Charley è un ragazzo senza madre e con un padre eternamente nei guai. Il cavallo a cui il giovane si affeziona è un sauro di nome Lean on Pete ( che significa,  non a caso “appoggiati a Pete”) nascostamente stimolato alla partenza  di ogni corsa con un aggeggio elettrico, perché abbia più possibilità di guadagnarsi la vittoria.  A Charley il compito di far calmare la povera bestia dopo la corsa facendolo passeggiare, prima di caricarlo sul van e di guidare fino alla malconcia scuderia e alla prossima corsa. Uno dei punti di forza di questo film pacato ma durissimo  sta nel  raccontare – con uno stile composto e proprio per questo  molto efficace -  il modo di considerare i cavalli niente più che degli oggetti. 
Chi non riesce e non vuole  adattarsi a questa idea è Charley che, per sottrarre  il sauro alla sua fine già segnata, lo ruba. Non lo ha mai montato, non vuole montarlo, vuole solo conservargli la vita e preservare l’unico rapporto affettivo, emotivo, appagante che gli è rimasto. Charley ha una zia, che non vede da quattro anni, e che vorrebbe raggiungere: un porto in cui spera di trovare rifugio e conforto per lui e per Pete.

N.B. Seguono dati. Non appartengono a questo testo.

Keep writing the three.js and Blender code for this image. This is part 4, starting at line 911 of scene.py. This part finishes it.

Nell’America profonda, di grandi spazi e di incontri difficili con persone segnate dall’esistenza, si dipana la difficile odissea di un ragazzo squattrinato e di un cavallo malconcio, in cui uno è consolazione dell’altro. Siamo dalle parti di Steinbeck, e della sua prosa secca e dolente, che l’autore mette in esergo al romanzo, citando qualche riga tratta da La valle dell’Eden: “E’ vero che noi siamo deboli e malati e litigiosi, ma se non fossimo altro che questo saremmo già spariti da qualche migliaio di anni dalla faccia della terra”. 

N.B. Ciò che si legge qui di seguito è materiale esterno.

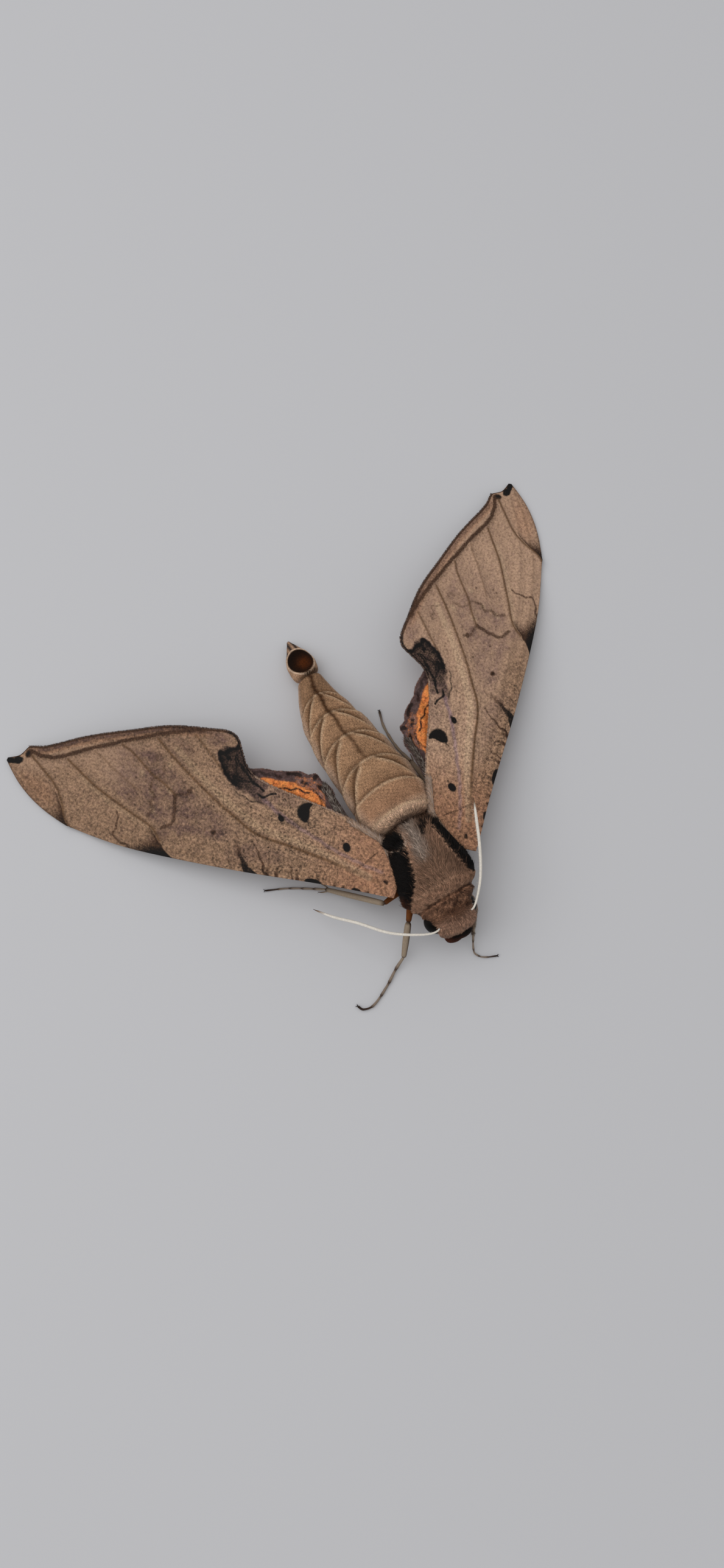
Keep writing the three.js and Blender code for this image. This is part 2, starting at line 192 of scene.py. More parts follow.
def select_only(*pieces):
    """Selects the given pieces, or none, and makes the first one active."""
    bpy.ops.object.select_all(action="DESELECT")
    for piece in reversed(pieces):
        piece.select_set(True)
        bpy.context.view_layer.objects.active = piece


def new_ball(rounds, rings):
    """A unit ball to shape into a piece, its poles at the top and the bottom."""
    select_only()
    bpy.ops.mesh.primitive_uv_sphere_add(segments=rounds, ring_count=rings, radius=1)
    return bpy.context.object


def settle(piece, slot, replaced, *materials):
    """Takes a piece from the insect's millimetres to the shared frame and hides the solids that it replaces;
    slot is not used.
    """
    set_coords(piece, coords_of(piece) * MM + np.array(ORIGIN))
    for material in materials:
        piece.data.materials.append(material)
    piece.data.polygons.foreach_set("use_smooth", np.ones(len(piece.data.polygons), bool))
    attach(piece, "root")
    if replaced:
        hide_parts(*replaced)


# ---- camera ----
CAMERA_AIM = Vector((-1.676, 15.127, 3.0))
CAMERA_DISTANCE = 147.32
CAMERA_AZIMUTH = math.radians(-29.69)
CAMERA_ELEVATION = math.radians(75)
CAMERA_LENS = 27.04

camera_data = bpy.data.cameras.new("camera")
camera_data.lens = CAMERA_LENS
camera_data.sensor_width = 36
camera_data.clip_start = 0.002
camera = bpy.data.objects.new("camera", camera_data)
bpy.context.scene.collection.objects.link(camera)
level_reach = math.cos(CAMERA_ELEVATION)
back_to_camera = Vector((math.sin(CAMERA_AZIMUTH) * level_reach, -math.cos(CAMERA_AZIMUTH) * level_reach,
                         math.sin(CAMERA_ELEVATION)))
camera.location = ORIGIN + (CAMERA_AIM + back_to_camera * CAMERA_DISTANCE) * MM
camera.rotation_euler = back_to_camera.to_track_quat("Z", "Y").to_euler()
bpy.context.scene.camera = camera


# ---- shader building ----
def srgb(red, green, blue):
    """A colour in linear light from the 0 to 255 values that it shows as."""
    light = [((c / 255 + 0.055) / 1.055) ** 2.4 if c > 10 else c / 255 / 12.92 for c in (red, green, blue)]
    return (*light, 1)


GRAIN_DEPTH = 0.00006


class Tree:
    """Puts nodes into a material's or a node group's tree, with short calls."""

    def __init__(self, tree):
        self.tree = tree

    def feed(self, socket, value):
        if isinstance(value, bpy.types.NodeSocket):
            self.tree.links.new(value, socket)
        else:
            socket.default_value = value

    def add(self, kind, inputs=None, **settings):
        node = self.tree.nodes.new(kind)
        for key, value in settings.items():
            setattr(node, key, value)
        for key, value in (inputs or {}).items():
            self.feed(node.inputs[key], value)
        return node

    def math(self, operation, a, b):
        return self.add("ShaderNodeMath", {0: a, 1: b}, operation=operation).outputs[0]

    def times(self, a, b):
        return self.math("MULTIPLY", a, b)

    def plus(self, a, b):
        return self.math("ADD", a, b)

    def mix(self, share, a, b, blend="MIX"):
        settings = {"data_type": "RGBA", "blend_type": blend, "clamp_factor": True}
        return self.add("ShaderNodeMix", {0: share, 6: a, 7: b}, **settings).outputs[2]

    def tint(self, colour, factor):
        return self.mix(1.0, colour, factor, "MULTIPLY")

    def ramp(self, value, low, high, to_low=0.0, to_high=1.0):
        inputs = dict(enumerate((value, low, high, to_low, to_high)))
        return self.add("ShaderNodeMapRange", inputs, interpolation_type="SMOOTHSTEP").outputs[0]

    def noise(self, place, scale, detail=2.0, roughness=0.5):
        inputs = {"Vector": place, "Scale": scale, "Detail": detail, "Roughness": roughness}
        return self.add("ShaderNodeTexNoise", inputs).outputs["Fac"]

    def wobble(self, strength, *noise):
        """Noise about zero."""
        return self.times(self.math("SUBTRACT", self.noise(*noise), 0.5), strength)

    def stored(self, name, kind="Fac"):
        """A value painted on the piece."""
        return self.add("ShaderNodeAttribute", attribute_name=name).outputs[kind]

    def masks(self, name):
        return list(self.add("ShaderNodeSeparateColor", {0: self.stored(name, "Color")}).outputs)

    def grey(self, value):
        return self.add("ShaderNodeCombineColor", {0: value, 1: value, 2: value}).outputs[0]

    def grain(self, group, inputs):
        """Places a grain group, and gives its colour and its height."""
        return list(self.add("ShaderNodeGroup", inputs, node_tree=group).outputs)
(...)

Il tema del cavallo salvatore, del cavallo che ripara le ferite emotive degli esseri umani è presente nella narrativa contemporanea; basta pensare al romanzo di Laurent Mauvigner,  appena uscito in Italia per i tipi della Feltrinelli, con il titolo Continuare, in cui si racconta un’altra odissea: quella di una  frustrata dottoressa ospedaliera francese,  Sybille, che per salvare suo figlio sedicenne da una deriva emotiva che lo porterà fatalmente alla delinquenza, lo trascina con lei in un lungo viaggio a cavallo sulle montagne del Kirghizistan. Una donna, un ragazzo e due cavalli alle prese con una sterminata prateria che li rimetterà di fronte a loro stessi. E li aiuterà a comprendersi e a salvarsi dalla fatica di vivere.
Tornando al film Charley Thompson,  non si può non sottolineare la bravura del sedicenne protagonista Charlie Plummer ( che al festival di Venezia ha vinto il premio Mastroianni riservato agli attori emergenti, e che abbiamo già rivisto sugli schermi nel ruolo del giovane  sequestrato Paul Getty nel film di Ridley Scott  Tutti i soldi del mondo) e del bravissimo Steve Buscemi, il malconcio e crudele allenatore, che bofonchia: “anche io da ragazzo amavo i cavalli. Ma  nel mondo  delle corse  è un lusso che non mi posso permettere”.
Per concludere: un film davvero bello nella sua durezza, che ci  rimanda alla memoria di altre  letture, come per esempio La carriera di Pimlico, del grande Manlio Cancogni, altra indagine sulla crudele, metaforica realtà che presiede ad ogni gara. Per consolarci possiamo però citare i ringraziamenti che Willy Vlautin fa in apertura al suo romanzo: “al vero Lean on Pete e al suo proprietario, David Fuke: nessuno dei due assomiglia in alcun modo ai personaggi di questa storia. Lean on Pete ha avuto una luminosa carriera da purosangue e David Duke è un apprezzato addestratore dell’Oregon che tratta i suoi cavalli con rispetto e gentilezza”. Consoliamoci così. Restando testardamente convinti che la buona  sorte di uno debba diventare la  buona sorte di tutti.